NUESTRAS MOTIVACIONES

Cuando no tenemos cuidado con nuestras motivaciones y actitudes, la competitividad puede llegar hasta lo espiritual.
AUTOR Jaime Fernández 
En los primeros Juegos Olímpicos de la edad moderna, el tenis era uno de los deportes «estrella». Durante los celebrados en París (1900) el tenista Reggie Doherty se negó a jugar las semifinales del torneo, porque tenía que enfrentarse a su hermano pequeño Lauri, así que renunció y dejó que él llegara a la final. Lauri Doherty fue el que se llevó la medalla de oro.

Otros hermanos han tenido que enfrentarse a lo largo de la historia de los Juegos, y lo han hecho sin ningún problema, pero Reggie tenía muy clara su actitud de no luchar contra su hermano pequeño. Como hemos comentado en otras ocasiones, la competición en sí no es mala, el problema siempre está en nuestras actitudes, y en la motivación que tengamos para competir. Nuestro trabajo también depende de la motivación con que lo llevamos a cabo.

Si corremos, competimos o trabajamos para honrar a Dios, y por la diversión y el placer de disfrutar, y de hacer lo que sabemos hacer, nuestra actitud es buena. Si hacemos lo que hacemos para ser reconocidos en primer lugar, y que los demás nos admiren, tarde o temprano vamos a tener problemas.

Esa es una de las razones por las que en el deporte se le da tanta importancia al  «fair play» o «juego limpio». Cuando competimos por el placer de competir, y trabajamos simplemente porque disfrutamos y nos gusta hacer lo que hacemos bien, no vivimos obsesionados con derrotar a nuestro rival a cualquier precio, o por ganar más que nadie. El deseo de ganar en sí mismo no es malo, lo perverso es hacerlo a costa de los demás, usando medios «antideportivos». Es decir, querer ganar a cualquier precio.

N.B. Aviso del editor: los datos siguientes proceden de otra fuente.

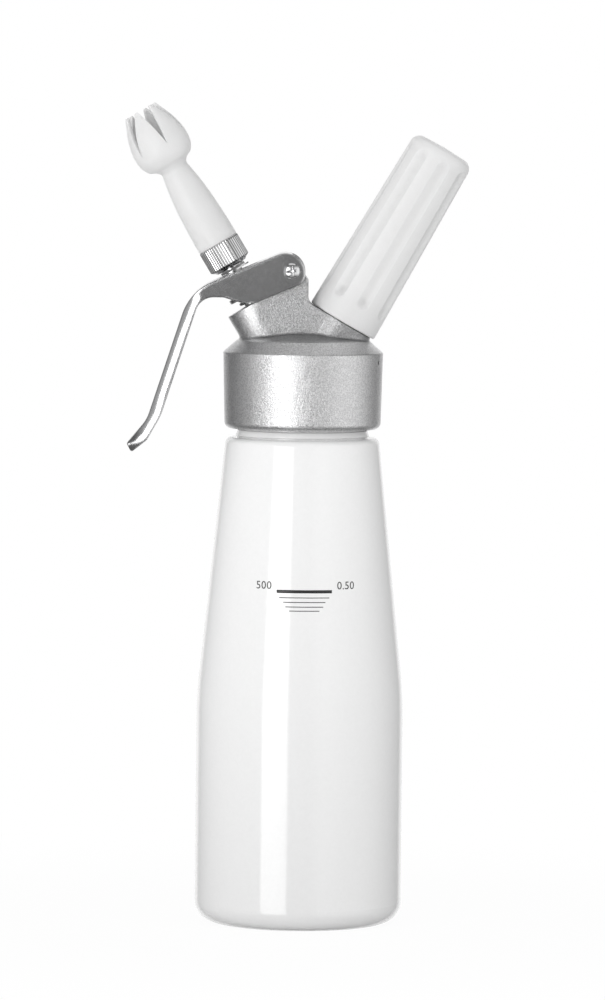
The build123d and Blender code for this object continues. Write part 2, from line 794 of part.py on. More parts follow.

La motivación correcta es poner nuestro corazón en lo que hacemos y reconocer que Dios es lo más importante en todo. (Cf. Colosenses 3:17 y 23, «Todo lo que hagáis hacedlo de corazón, como para Dios y no para los hombres»). No importa lo que ocurra a nuestro alrededor (las circunstancias) o lo que otros hagan. Cuando esa es nuestra motivación, sabemos que estamos compitiendo y trabajando de una manera justa, porque disfrutamos con lo que estamos haciendo. Recuerda las palabras del campeón olímpico Eric Lidell «Dios me ha hecho rápido, y cuando corro lo más rápido que puedo, le glorifico a El». Cuando somos nosotros mismos, honramos a Dios.

Es impresionante que cuando no tenemos cuidado con nuestras motivaciones y actitudes, la competitividad puede llegar hasta lo espiritual. Pablo lo escribió de una manera muy clara en el primer capítulo de la carta a los Filipenses. Había personas en aquel momento que predicaban y evangelizaban por envidia y por querer ser más admirados que otros. ¡Imagínate! Menos mal que eso no ocurre hoy. Salomón resume la situación explicando que, por más que uno se empeñe, no puede «ganar siempre». «Vi además que bajo el sol no es de los ligeros la carrera, ni de los valientes la batalla; y que tampoco de los sabios es el pan, ni de los entendidos las riquezas, ni de los hábiles el favor, sino que el tiempo y la suerte les llegan a todos».  (Eclesiastés 9:11) Hay tiempo y ocasión para todos. Debemos saber aprovechar nuestras oportunidades.